ECS’s San Francisco Section is proud to hold its third section meeting of 2019 with invited guest speaker Kang Xu, who will present his talk:
Before Li-Ion Batteries, and Thereafter…
Electrochemistry Branch, U. S. Army Research Laboratory,
Adelphi, Maryland, 20783, USA
When: Tuesday, July 30th, 2019
Time: 6:00 P.M.
Where: Le Bateau Ivre
2629 Telegraph Ave, Berkeley, CA 94704
Free participation, $40 flat fee for dinner
Plan to attend? RSVP: firstname.lastname@example.org
About Kang Xu
Kang Xu has been working on electrolyte materials for 30 years. His interests encompass materials synthesis and interphasial mechanisms in electrochemical energy storage devices. His work on high voltage aqueous electrolytes was considered disruptive, which opens new horizons to next generation of aqueous batteries.

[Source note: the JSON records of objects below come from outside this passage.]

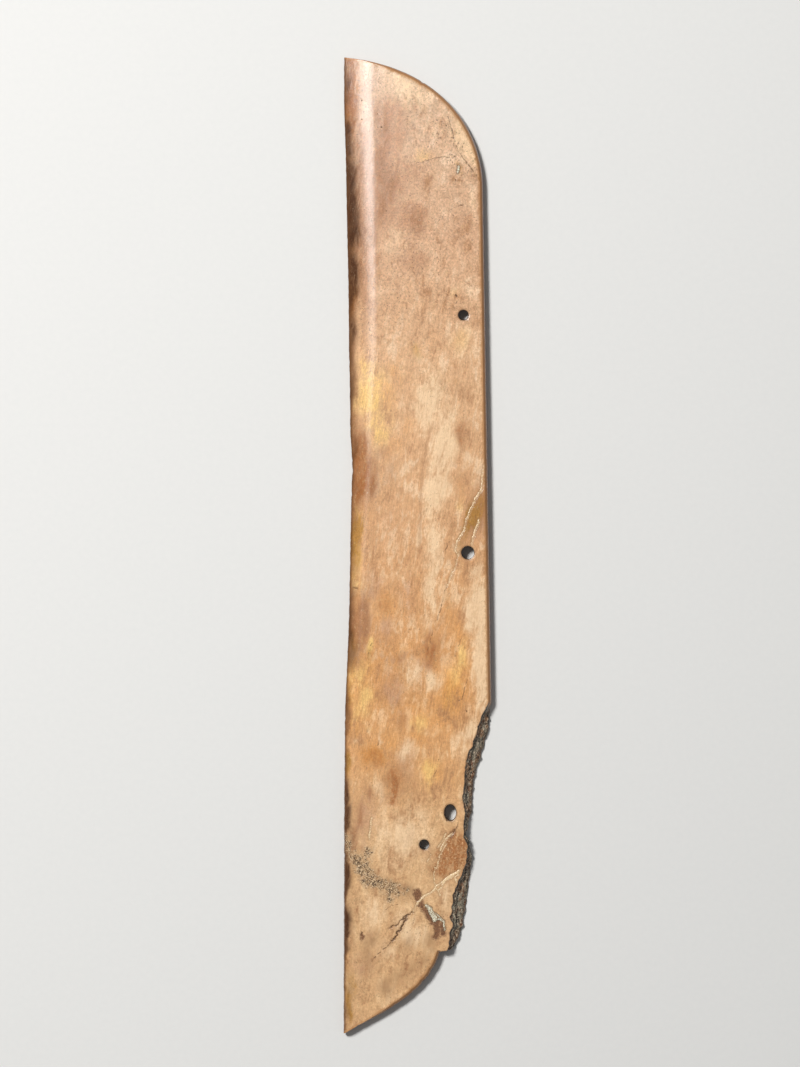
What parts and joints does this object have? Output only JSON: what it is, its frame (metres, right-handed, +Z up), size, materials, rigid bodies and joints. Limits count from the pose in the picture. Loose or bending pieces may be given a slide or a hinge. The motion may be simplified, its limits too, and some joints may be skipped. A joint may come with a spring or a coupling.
{
  "type": "jade tablet",
  "caption": "Long slim perforated jade blade with a ground edge, a rounded shoulder, drilled holes along its back and one broken corner.",
  "frame": {"origin": "centre of the blade's bounding box in plan, on the surface it lies on", "axes": "+Y along the blade towards its rounded upper end, +X from the cutting edge to the back, +Z up out of the worked top face"},
  "size_m": [0.076, 0.5, 0.0075],
  "materials": {
    "jade": "waxy polish"
  },
  "bodies": {
    "root": {"jade_blade": "jade"}
  },
  "joints": []
}
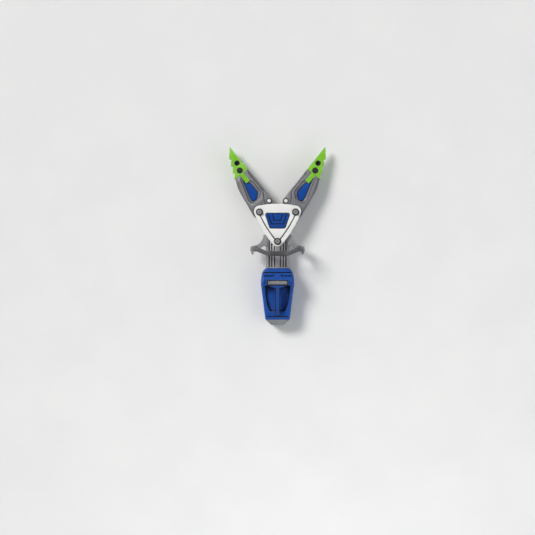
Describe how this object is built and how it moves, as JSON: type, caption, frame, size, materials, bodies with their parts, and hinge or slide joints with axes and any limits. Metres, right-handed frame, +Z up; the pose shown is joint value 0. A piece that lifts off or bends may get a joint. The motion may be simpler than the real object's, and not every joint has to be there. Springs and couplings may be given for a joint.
{
  "type": "rescue spreader",
  "caption": "Battery-powered hydraulic rescue spreader with toothed removable tips, a carry handle over its cylinder and a grip and rocker control on its housing.",
  "frame": {"origin": "on the floor, under the middle of the tool's bounding box in the stored pose", "axes": "+Y from the battery towards the tips, +Z up out of the side with the carry handle, +X to the right seen from above with the tips ahead"},
  "size_m": [0.4828, 0.8878, 0.1905],
  "materials": {
    "tip_green": "semi-gloss green paint over steel",
    "arm_grey": "forged and bead blasted",
    "insert_blue": "moulded blue panel",
    "plate_white": "white powder coat over plate",
    "badge_blue": "blue enamel over plate",
    "washer_black": "black acetal",
    "bolt_grey": "zinc plated",
    "pin_white": "pale coated steel",
    "steel": "machined",
    "chrome_rod": "hard chrome",
    "barrel_grey": "extruded, anodised grey",
    "bracket_grey": "grey powder coat",
    "handle_grey": "dark grey powder coat",
    "sleeve_grey": "ribbed rubber",
    "housing_blue": "satin moulded",
    "grip_blue": "soft grip",
    "bezel_black": "black moulding",
    "rocker_grey": "grey moulding",
    "cap_grey": "grey moulding",
    "battery_grey": "dark grey moulding",
    "board_green": "circuit board",
    "copper": "plated contact",
    "motor_steel": "blackened can"
  },
  "bodies": {
    "frame": {"yoke_plate_top": "plate_white", "yoke_plate_bottom": "plate_white", "yoke_badge_top": "badge_blue", "yoke_badge_bottom": "badge_blue", "yoke_washers": "washer_black", "yoke_tail_bolts": "bolt_grey", "pivot_nuts": "bolt_grey", "pivot_bolts": "bolt_grey", "arm_pivot_pin_left": "steel", "arm_pivot_pin_right": "steel", "cylinder_barrel": "barrel_grey", "rod_gland": "steel", "cylinder_manifold": "barrel_grey", "handle_bracket_left": "bracket_grey", "handle_bracket_right": "bracket_grey", "handle_fasteners": "bolt_grey", "carry_handle": "handle_grey", "handle_sleeve": "sleeve_grey", "housing_upper": "housing_blue", "housing_lower": "housing_blue", "housing_collar": "housing_blue", "housing_screws": "bolt_grey", "rear_grip": "grip_blue", "rocker_bezel": "bezel_black", "rocker_pin": "steel", "rocker_springs": "steel", "control_board": "board_green", "motor": "motor_steel", "pump": "barrel_grey", "reservoir": "bezel_black", "battery_bay": "bezel_black", "battery_terminals": "copper"},
    "arm_left": {"arm_left": "arm_grey", "arm_insert_left": "insert_blue", "arm_bushings_left": "washer_black", "link_pin_left": "pin_white"},
    "tip_left": {"tip_left": "tip_green", "chain_socket_left": "washer_black", "tip_lock_spring_left": "steel"},
    "tip_lock_left": {"tip_lock_left": "washer_black"},
    "link_left": {"link_left": "steel"},
    "arm_right": {"arm_right": "arm_grey", "arm_insert_right": "insert_blue", "arm_bushings_right": "washer_black", "link_pin_right": "pin_white"},
    "tip_right": {"tip_right": "tip_green", "chain_socket_right": "washer_black", "tip_lock_spring_right": "steel"},
    "tip_lock_right": {"tip_lock_right": "washer_black"},
    "link_right": {"link_right": "steel"},
    "ram": {"piston": "steel", "piston_rod": "chrome_rod", "crosshead": "steel", "crosshead_pins": "steel"},
    "control_rocker": {"control_rocker": "rocker_grey"},
    "battery": {"battery_case": "battery_grey", "battery_cells": "barrel_grey", "battery_end_cap": "cap_grey", "battery_latch_spring": "steel"},
    "battery_latch": {"battery_latch": "bezel_black"}
  },
  "joints": [
    {"name": "arm_left_swing", "type": "hinge", "parent": "frame", "child": "arm_left", "pos_m": [-0.09, 0.11861, 0.06], "axis": [0, 0, 1], "range_deg": [-38.7, 12]},
    {"name": "arm_right_swing", "type": "hinge", "parent": "frame", "child": "arm_right", "pos_m": [0.09, 0.11861, 0.06], "axis": [0, 0, -1], "range_deg": [-38.7, 12]},
    {"name": "ram_slide", "type": "slide", "parent": "frame", "child": "ram", "axis": [0, 1, 0], "range_m": [-0.0436, 0.0136]},
    {"name": "link_left_turn", "type": "hinge", "parent": "arm_left", "child": "link_left", "pos_m": [-0.04222, 0.17509, 0.06], "axis": [0, 0, 1], "range_deg": [-5.6, 17.8]},
    {"name": "link_right_turn", "type": "hinge", "parent": "arm_right", "child": "link_right", "pos_m": [0.04222, 0.17509, 0.06], "axis": [0, 0, -1], "range_deg": [-5.6, 17.8]},
    {"name": "tip_left_pull", "type": "slide", "parent": "arm_left", "child": "tip_left", "axis": [-0.6252, 0.7804, 0], "range_m": [0, 0.058]},
    {"name": "tip_lock_left_press", "type": "slide", "parent": "tip_left", "child": "tip_lock_left", "axis": [0, 0, -1], "range_m": [0, 0.003], "stiffness_N_per_m": 900, "springref_m": -0.002, "deforming": ["tip_lock_spring_left"]},
    {"name": "tip_right_pull", "type": "slide", "parent": "arm_right", "child": "tip_right", "axis": [0.6252, 0.7804, 0], "range_m": [0, 0.058]},
    {"name": "tip_lock_right_press", "type": "slide", "parent": "tip_right", "child": "tip_lock_right", "axis": [0, 0, -1], "range_m": [0, 0.003], "stiffness_N_per_m": 900, "springref_m": -0.002, "deforming": ["tip_lock_spring_right"]},
    {"name": "control_rocker_tip", "type": "hinge", "parent": "frame", "child": "control_rocker", "pos_m": [0, -0.23289, 0.1405], "axis": [0, 1, 0], "range_deg": [-4, 4], "stiffness_Nm_per_rad": 2, "deforming": ["rocker_springs"]},
    {"name": "battery_slide", "type": "slide", "parent": "frame", "child": "battery", "axis": [0, -1, 0], "range_m": [0, 0.14]},
    {"name": "battery_latch_press", "type": "slide", "parent": "battery", "child": "battery_latch", "axis": [0, 1, 0], "range_m": [0, 0.003], "stiffness_N_per_m": 900, "springref_m": -0.002, "deforming": ["battery_latch_spring"]}
  ],
  "couplings": [
    {"joint": "arm_right_swing", "follows": "arm_left_swing", "ratio": 1},
    {"joint": "ram_slide", "follows": "arm_left_swing", "m_per_rad": 0.064441},
    {"joint": "link_left_turn", "follows": "arm_left_swing", "ratio": -0.4561},
    {"joint": "link_right_turn", "follows": "arm_left_swing", "ratio": -0.4561}
  ]
}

He has published 200+ papers, four chapters/books, and currently holds 20+ patents. Among those, he is best known in the field for the two comprehensive reviews written for Chem. Rev. (2004 and 2014), which have been extensively regarded as desk-references by the community.
His work has been cited over 20,000 times with h-index of 73. He has been recognized 20 times for numerous awards, including the 2017 International Battery Association Technology Award and the 2018 Electrochemical Society Battery Research Award. He is co-founder of Center of Research on Extreme Batteries (CREB), advisory board member of the ACS Applied Materials and Interfaces, associate editor of Energy & Environmental Materials and Electrochemistry, and guest-editor of ECS’s Interface spring thematic issue.

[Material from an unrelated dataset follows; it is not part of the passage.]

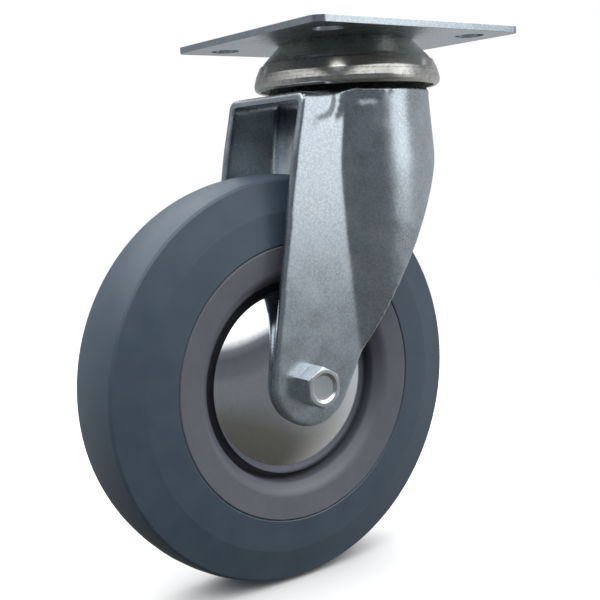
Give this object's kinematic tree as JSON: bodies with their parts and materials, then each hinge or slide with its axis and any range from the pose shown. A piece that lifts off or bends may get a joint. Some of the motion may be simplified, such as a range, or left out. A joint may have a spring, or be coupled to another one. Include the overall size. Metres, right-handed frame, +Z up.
{
  "type": "swivel castor",
  "caption": "Swivel castor with a flat top plate, ball bearing swivel head, pressed steel fork and grey rubber wheel on ball bearings.",
  "frame": {"origin": "centre of the top plate's upper face, on the swivel axis", "axes": "+Z is up along the swivel axis, out of the plate's upper face; the axle lies along Y; the wheel trails towards -X"},
  "size_m": [0.1362, 0.075, 0.1665],
  "materials": {
    "zinc_plate": "bright zinc plated pressed steel, frosted",
    "zinc_cup": "bright zinc plated, drawn, with faint rings",
    "zinc_fork": "bright zinc plated pressed steel, fine spangle",
    "polished_steel": "polished plated thread guard",
    "fastener": "bright zinc plated fastener",
    "race_steel": "ground hardened steel",
    "ball_steel": "polished hardened balls",
    "cage_nylon": "natural nylon",
    "tyre_rubber": "slate grey thermoplastic rubber, satin",
    "centre_plastic": "grey moulded polypropylene, satin"
  },
  "bodies": {
    "plate": {"top_plate": "zinc_plate", "swivel_cup": "zinc_cup", "upper_race": "race_steel", "lower_race": "race_steel", "kingpin": "fastener", "kingpin_nut": "fastener"},
    "race_balls": {"upper_ball_set": "ball_steel", "lower_ball_set": "ball_steel"},
    "fork": {"fork": "zinc_fork", "axle_bolt": "fastener", "axle_washer": "fastener", "axle_nut": "fastener", "axle_sleeve": "race_steel", "thread_guard_near": "polished_steel", "thread_guard_far": "polished_steel", "spacer_washer_near": "race_steel", "spacer_washer_far": "race_steel", "inner_spacer": "race_steel", "bearing_inner_ring_near": "race_steel", "bearing_inner_ring_far": "race_steel"},
    "bearing_balls": {"bearing_balls_near": "ball_steel", "bearing_balls_far": "ball_steel", "bearing_cage_near": "cage_nylon", "bearing_cage_far": "cage_nylon"},
    "wheel": {"tyre": "tyre_rubber", "wheel_centre": "centre_plastic", "bearing_outer_ring_near": "race_steel", "bearing_outer_ring_far": "race_steel", "bearing_shields_near": "race_steel", "bearing_shields_far": "race_steel"}
  },
  "joints": [
    {"name": "swivel", "type": "hinge", "parent": "plate", "child": "fork", "pos_m": [0, 0, 0], "axis": [0, 0, 1], "continuous": true},
    {"name": "race_balls_turn", "type": "hinge", "parent": "plate", "child": "race_balls", "pos_m": [0, 0, 0], "axis": [0, 0, 1], "continuous": true},
    {"name": "wheel_spin", "type": "hinge", "parent": "fork", "child": "wheel", "pos_m": [-0.0337, 0, -0.104], "axis": [0, 1, 0], "continuous": true},
    {"name": "bearing_balls_turn", "type": "hinge", "parent": "fork", "child": "bearing_balls", "pos_m": [-0.0337, 0, -0.104], "axis": [0, 1, 0], "continuous": true}
  ],
  "couplings": [
    {"joint": "race_balls_turn", "follows": "swivel", "ratio": 0.5},
    {"joint": "bearing_balls_turn", "follows": "wheel_spin", "ratio": 0.6184}
  ]
}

As one of the most prominent technologies in human history, Li-ion batteries (LIBs) have significantly reshaped our life since their initial commercialization in early 1990s, while continuous improvements in materials and chemistries of their derivative descendants might dictate our energy future. Unlike many scientific discoveries, LIB was not born at a single “Eureka” moment. Battery (or any electrochemical device) is a system consisting of multiple components. For such a system to function, all components must be electrochemically synchronized. The lengthy history of LIB development witnessed such painful synchronization, which proceeded simultaneously with the development of intercalation science as well as its many individual components.
This talk aims to recount the history between the discovery of Li element to the commercialization of LIB in 1990s. As taught by Winston Churchill: “The farther back you can look, the farther forward you are likely to see.” Such historical retrospective brings us inspiration and insight into the future because being able to scrutinize the antique literature with contemporary hindsight offers us the advantageous angle to witness how accidental discoveries, intentional breakthroughs, and deceiving misconceptions interplayed to generate the unique chemistries and materials for such a sophisticated electrochemical device.